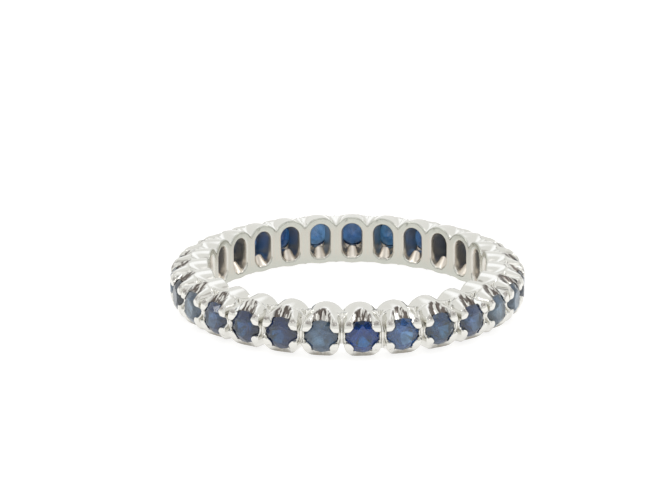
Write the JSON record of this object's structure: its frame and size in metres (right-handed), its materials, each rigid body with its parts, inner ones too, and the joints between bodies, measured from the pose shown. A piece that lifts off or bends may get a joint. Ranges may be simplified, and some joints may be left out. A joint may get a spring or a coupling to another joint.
{
  "type": "eternity ring",
  "caption": "Full eternity ring: round brilliant cut blue stones in one row of open, claw set collets all the way round a polished white metal band.",
  "frame": {"origin": "on the ring's axis, at the plane of the band's lower edge, on which the ring lies", "axes": "+Z along the ring's axis, straight up as it lies on its side; stone_01 faces -Y and the stones count towards +X"},
  "size_m": [0.022, 0.022, 0.003],
  "materials": {
    "white_gold": "polished white gold, slightly warm",
    "sapphire": "clear faceted deep blue gemstone"
  },
  "bodies": {
    "root": {"band": "white_gold", "stone_01": "sapphire", "stone_02": "sapphire", "stone_03": "sapphire", "stone_04": "sapphire", "stone_05": "sapphire", "stone_06": "sapphire", "stone_07": "sapphire", "stone_08": "sapphire", "stone_09": "sapphire", "stone_10": "sapphire", "stone_11": "sapphire", "stone_12": "sapphire", "stone_13": "sapphire", "stone_14": "sapphire", "stone_15": "sapphire", "stone_16": "sapphire", "stone_17": "sapphire", "stone_18": "sapphire", "stone_19": "sapphire", "stone_20": "sapphire", "stone_21": "sapphire", "stone_22": "sapphire", "stone_23": "sapphire", "stone_24": "sapphire", "stone_25": "sapphire", "stone_26": "sapphire", "stone_27": "sapphire"}
  },
  "joints": []
}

(GIVEN INSTRUCTION)
Return the listing above word for word.

(TASK RESULT)
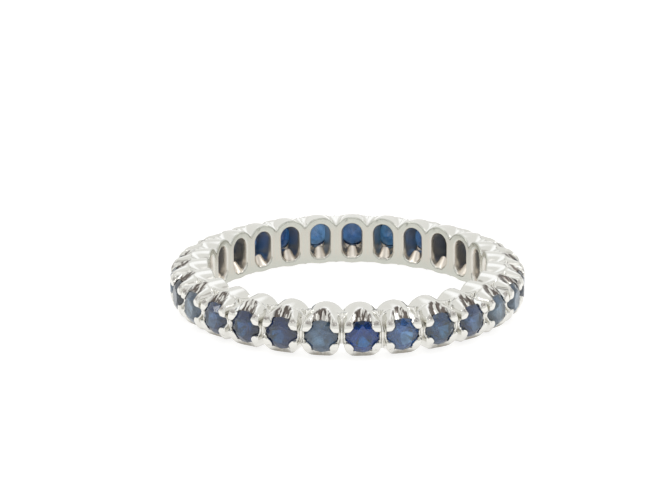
Write the JSON record of this object's structure: its frame and size in metres (right-handed), its materials, each rigid body with its parts, inner ones too, and the joints between bodies, measured from the pose shown. A piece that lifts off or bends may get a joint. Ranges may be simplified, and some joints may be left out. A joint may get a spring or a coupling to another joint.
{
  "type": "eternity ring",
  "caption": "Full eternity ring: round brilliant cut blue stones in one row of open, claw set collets all the way round a polished white metal band.",
  "frame": {"origin": "on the ring's axis, at the plane of the band's lower edge, on which the ring lies", "axes": "+Z along the ring's axis, straight up as it lies on its side; stone_01 faces -Y and the stones count towards +X"},
  "size_m": [0.022, 0.022, 0.003],
  "materials": {
    "white_gold": "polished white gold, slightly warm",
    "sapphire": "clear faceted deep blue gemstone"
  },
  "bodies": {
    "root": {"band": "white_gold", "stone_01": "sapphire", "stone_02": "sapphire", "stone_03": "sapphire", "stone_04": "sapphire", "stone_05": "sapphire", "stone_06": "sapphire", "stone_07": "sapphire", "stone_08": "sapphire", "stone_09": "sapphire", "stone_10": "sapphire", "stone_11": "sapphire", "stone_12": "sapphire", "stone_13": "sapphire", "stone_14": "sapphire", "stone_15": "sapphire", "stone_16": "sapphire", "stone_17": "sapphire", "stone_18": "sapphire", "stone_19": "sapphire", "stone_20": "sapphire", "stone_21": "sapphire", "stone_22": "sapphire", "stone_23": "sapphire", "stone_24": "sapphire", "stone_25": "sapphire", "stone_26": "sapphire", "stone_27": "sapphire"}
  },
  "joints": []
}